● DO THIS:
The first line to copy is the one with "# The second"; the last is the one with "for node in". Copy each line in that range exactly, leaving out all others.

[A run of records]
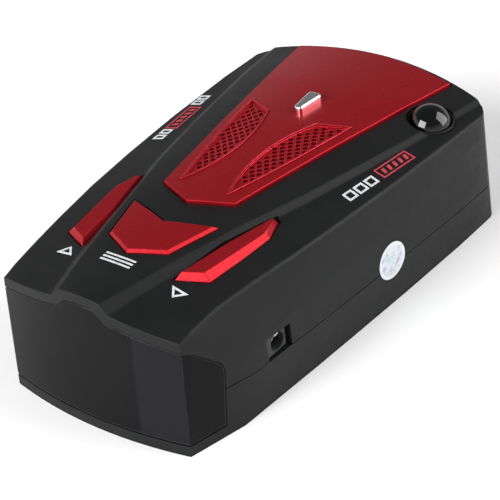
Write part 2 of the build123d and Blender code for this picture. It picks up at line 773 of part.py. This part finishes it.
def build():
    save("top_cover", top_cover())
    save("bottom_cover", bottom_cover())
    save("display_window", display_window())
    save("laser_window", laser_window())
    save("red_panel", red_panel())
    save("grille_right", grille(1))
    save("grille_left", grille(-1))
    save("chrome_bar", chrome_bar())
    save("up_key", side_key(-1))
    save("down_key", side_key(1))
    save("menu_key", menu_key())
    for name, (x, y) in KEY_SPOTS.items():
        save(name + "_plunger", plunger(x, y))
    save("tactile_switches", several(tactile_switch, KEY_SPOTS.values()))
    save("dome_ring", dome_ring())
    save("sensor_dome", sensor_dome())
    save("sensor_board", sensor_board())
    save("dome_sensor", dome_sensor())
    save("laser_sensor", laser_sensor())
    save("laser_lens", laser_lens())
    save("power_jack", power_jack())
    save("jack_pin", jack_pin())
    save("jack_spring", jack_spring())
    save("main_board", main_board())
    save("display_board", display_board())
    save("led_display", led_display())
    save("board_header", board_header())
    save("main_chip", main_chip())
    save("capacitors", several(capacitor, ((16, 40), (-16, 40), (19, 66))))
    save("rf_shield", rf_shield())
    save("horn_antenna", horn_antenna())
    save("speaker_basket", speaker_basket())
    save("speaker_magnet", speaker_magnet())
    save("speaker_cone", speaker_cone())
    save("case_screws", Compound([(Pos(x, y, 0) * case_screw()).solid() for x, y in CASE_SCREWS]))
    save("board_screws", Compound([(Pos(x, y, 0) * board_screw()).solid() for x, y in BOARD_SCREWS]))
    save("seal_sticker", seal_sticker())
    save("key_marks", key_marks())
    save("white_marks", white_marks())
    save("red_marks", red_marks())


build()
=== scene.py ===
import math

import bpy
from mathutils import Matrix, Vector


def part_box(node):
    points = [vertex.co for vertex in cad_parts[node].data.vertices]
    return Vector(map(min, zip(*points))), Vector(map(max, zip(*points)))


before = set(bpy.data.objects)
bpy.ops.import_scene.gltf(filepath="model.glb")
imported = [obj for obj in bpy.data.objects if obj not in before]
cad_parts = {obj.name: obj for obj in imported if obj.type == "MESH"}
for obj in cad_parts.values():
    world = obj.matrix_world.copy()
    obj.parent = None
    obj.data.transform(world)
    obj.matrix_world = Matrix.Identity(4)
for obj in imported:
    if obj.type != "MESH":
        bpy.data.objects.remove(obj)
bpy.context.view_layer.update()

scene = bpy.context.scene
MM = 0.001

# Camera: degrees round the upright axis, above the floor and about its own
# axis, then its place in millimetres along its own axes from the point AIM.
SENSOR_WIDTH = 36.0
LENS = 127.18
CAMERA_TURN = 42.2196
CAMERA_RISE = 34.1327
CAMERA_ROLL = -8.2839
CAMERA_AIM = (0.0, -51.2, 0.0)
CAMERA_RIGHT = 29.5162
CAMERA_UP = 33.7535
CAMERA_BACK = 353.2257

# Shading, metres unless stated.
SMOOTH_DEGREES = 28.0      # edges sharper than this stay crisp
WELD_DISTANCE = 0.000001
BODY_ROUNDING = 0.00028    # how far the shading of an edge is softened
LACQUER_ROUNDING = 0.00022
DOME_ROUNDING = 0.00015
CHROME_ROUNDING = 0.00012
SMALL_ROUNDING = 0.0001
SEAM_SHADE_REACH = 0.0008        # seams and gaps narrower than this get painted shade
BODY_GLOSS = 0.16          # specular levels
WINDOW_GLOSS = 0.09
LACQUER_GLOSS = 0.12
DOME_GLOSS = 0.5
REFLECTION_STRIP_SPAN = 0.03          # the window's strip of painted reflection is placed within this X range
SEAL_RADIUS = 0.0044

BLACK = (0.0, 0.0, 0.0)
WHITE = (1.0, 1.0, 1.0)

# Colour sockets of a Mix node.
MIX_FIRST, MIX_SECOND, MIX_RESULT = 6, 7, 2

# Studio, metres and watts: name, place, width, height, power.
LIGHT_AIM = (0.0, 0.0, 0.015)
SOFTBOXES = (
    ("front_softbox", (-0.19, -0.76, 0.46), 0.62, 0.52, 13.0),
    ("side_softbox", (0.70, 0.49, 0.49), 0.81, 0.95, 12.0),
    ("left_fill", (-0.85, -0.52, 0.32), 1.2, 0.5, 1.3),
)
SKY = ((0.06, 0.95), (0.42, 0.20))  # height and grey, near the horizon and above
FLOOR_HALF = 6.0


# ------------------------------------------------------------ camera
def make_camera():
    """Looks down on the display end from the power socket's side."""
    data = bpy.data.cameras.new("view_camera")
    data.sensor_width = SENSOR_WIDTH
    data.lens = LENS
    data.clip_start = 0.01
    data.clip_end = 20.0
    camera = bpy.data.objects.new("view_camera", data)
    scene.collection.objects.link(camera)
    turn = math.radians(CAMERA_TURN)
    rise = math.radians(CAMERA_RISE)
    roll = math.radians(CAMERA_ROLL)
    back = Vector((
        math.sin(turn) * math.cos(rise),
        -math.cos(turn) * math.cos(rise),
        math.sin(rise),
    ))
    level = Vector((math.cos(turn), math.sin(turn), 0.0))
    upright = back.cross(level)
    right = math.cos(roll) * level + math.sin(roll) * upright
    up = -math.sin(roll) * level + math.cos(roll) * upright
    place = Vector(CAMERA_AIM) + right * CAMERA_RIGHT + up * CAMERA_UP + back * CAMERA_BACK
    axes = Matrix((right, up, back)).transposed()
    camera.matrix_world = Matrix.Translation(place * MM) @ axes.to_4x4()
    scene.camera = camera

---

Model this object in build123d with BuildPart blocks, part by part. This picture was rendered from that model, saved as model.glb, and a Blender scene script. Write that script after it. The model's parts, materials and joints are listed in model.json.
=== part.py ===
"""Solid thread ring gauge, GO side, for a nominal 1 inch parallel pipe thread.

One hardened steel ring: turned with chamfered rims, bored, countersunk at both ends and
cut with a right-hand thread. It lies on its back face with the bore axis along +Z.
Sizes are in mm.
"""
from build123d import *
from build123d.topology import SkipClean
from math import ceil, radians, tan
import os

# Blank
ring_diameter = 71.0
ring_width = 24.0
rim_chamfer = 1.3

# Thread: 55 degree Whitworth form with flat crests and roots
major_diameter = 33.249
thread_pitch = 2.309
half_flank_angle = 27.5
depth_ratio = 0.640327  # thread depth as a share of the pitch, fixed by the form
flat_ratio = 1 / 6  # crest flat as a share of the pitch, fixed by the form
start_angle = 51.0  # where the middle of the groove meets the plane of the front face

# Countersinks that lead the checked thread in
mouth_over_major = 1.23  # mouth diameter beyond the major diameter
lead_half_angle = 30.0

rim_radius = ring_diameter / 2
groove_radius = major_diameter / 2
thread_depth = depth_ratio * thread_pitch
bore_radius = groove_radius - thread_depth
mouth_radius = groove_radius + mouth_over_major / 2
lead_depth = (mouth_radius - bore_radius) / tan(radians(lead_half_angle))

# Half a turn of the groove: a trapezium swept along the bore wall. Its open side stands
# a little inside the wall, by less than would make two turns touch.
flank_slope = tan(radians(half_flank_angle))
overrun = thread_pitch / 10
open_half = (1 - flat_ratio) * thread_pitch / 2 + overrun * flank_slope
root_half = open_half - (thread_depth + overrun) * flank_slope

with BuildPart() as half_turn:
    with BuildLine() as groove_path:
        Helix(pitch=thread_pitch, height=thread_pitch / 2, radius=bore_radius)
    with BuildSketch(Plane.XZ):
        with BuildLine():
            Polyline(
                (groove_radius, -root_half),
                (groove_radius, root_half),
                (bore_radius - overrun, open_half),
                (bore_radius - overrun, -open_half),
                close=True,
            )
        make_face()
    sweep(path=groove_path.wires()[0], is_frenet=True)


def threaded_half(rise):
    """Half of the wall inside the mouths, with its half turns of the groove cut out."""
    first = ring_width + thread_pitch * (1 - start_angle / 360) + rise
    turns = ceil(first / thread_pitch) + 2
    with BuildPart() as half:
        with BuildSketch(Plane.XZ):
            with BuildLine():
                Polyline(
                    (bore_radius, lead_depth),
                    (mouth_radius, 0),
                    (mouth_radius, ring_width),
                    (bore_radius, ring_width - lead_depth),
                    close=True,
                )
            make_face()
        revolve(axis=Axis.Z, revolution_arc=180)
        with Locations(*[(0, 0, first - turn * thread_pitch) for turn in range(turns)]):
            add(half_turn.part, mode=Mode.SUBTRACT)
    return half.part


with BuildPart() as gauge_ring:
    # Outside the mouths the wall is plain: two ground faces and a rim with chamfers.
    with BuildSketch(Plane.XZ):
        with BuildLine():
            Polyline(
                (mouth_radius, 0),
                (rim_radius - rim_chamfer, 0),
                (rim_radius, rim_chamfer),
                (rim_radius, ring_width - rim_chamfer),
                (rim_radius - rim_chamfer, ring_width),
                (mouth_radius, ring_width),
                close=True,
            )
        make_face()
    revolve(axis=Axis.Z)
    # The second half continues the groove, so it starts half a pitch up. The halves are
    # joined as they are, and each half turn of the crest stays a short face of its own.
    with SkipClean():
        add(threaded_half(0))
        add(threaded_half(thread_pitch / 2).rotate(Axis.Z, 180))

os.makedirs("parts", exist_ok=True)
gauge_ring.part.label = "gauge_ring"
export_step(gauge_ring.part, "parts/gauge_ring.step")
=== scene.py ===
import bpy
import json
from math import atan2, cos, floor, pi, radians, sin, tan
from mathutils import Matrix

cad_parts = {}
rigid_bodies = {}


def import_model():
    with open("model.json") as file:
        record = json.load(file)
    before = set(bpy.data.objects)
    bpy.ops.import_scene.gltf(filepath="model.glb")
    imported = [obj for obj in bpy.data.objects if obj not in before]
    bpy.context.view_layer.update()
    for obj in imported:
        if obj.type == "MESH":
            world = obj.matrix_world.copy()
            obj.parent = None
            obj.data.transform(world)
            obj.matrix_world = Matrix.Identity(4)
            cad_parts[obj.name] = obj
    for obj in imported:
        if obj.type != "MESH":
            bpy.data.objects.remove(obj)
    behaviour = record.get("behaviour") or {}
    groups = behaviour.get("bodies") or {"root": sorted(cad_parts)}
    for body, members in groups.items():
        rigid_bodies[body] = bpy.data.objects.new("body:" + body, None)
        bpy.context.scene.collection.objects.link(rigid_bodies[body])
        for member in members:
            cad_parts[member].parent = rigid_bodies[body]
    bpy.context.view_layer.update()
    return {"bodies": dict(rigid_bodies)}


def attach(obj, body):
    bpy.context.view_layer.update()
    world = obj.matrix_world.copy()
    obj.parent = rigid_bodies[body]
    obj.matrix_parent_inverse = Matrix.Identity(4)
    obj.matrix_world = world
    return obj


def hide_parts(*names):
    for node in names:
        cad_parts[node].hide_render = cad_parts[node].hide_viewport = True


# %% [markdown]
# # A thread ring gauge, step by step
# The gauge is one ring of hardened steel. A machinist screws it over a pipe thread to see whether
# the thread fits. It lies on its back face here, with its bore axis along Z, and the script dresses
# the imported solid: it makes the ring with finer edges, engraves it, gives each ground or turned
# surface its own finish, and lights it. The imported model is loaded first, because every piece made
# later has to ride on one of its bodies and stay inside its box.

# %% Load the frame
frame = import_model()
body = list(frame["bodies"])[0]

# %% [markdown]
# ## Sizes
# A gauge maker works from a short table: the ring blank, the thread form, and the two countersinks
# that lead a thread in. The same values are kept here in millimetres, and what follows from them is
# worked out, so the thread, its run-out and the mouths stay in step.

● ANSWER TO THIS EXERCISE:
    # The second half continues the groove, so it starts half a pitch up. The halves are
    # joined as they are, and each half turn of the crest stays a short face of its own.
    with SkipClean():
        add(threaded_half(0))
        add(threaded_half(thread_pitch / 2).rotate(Axis.Z, 180))

os.makedirs("parts", exist_ok=True)
gauge_ring.part.label = "gauge_ring"
export_step(gauge_ring.part, "parts/gauge_ring.step")
=== scene.py ===
import bpy
import json
from math import atan2, cos, floor, pi, radians, sin, tan
from mathutils import Matrix

cad_parts = {}
rigid_bodies = {}


def import_model():
    with open("model.json") as file:
        record = json.load(file)
    before = set(bpy.data.objects)
    bpy.ops.import_scene.gltf(filepath="model.glb")
    imported = [obj for obj in bpy.data.objects if obj not in before]
    bpy.context.view_layer.update()
    for obj in imported:
        if obj.type == "MESH":
            world = obj.matrix_world.copy()
            obj.parent = None
            obj.data.transform(world)
            obj.matrix_world = Matrix.Identity(4)
            cad_parts[obj.name] = obj
    for obj in imported:
        if obj.type != "MESH":
            bpy.data.objects.remove(obj)
    behaviour = record.get("behaviour") or {}
    groups = behaviour.get("bodies") or {"root": sorted(cad_parts)}
    for body, members in groups.items():
        rigid_bodies[body] = bpy.data.objects.new("body:" + body, None)
        bpy.context.scene.collection.objects.link(rigid_bodies[body])
        for member in members:
            cad_parts[member].parent = rigid_bodies[body]
    bpy.context.view_layer.update()
    return {"bodies": dict(rigid_bodies)}


def attach(obj, body):
    bpy.context.view_layer.update()
    world = obj.matrix_world.copy()
    obj.parent = rigid_bodies[body]
    obj.matrix_parent_inverse = Matrix.Identity(4)
    obj.matrix_world = world
    return obj


def hide_parts(*names):
    for node in names:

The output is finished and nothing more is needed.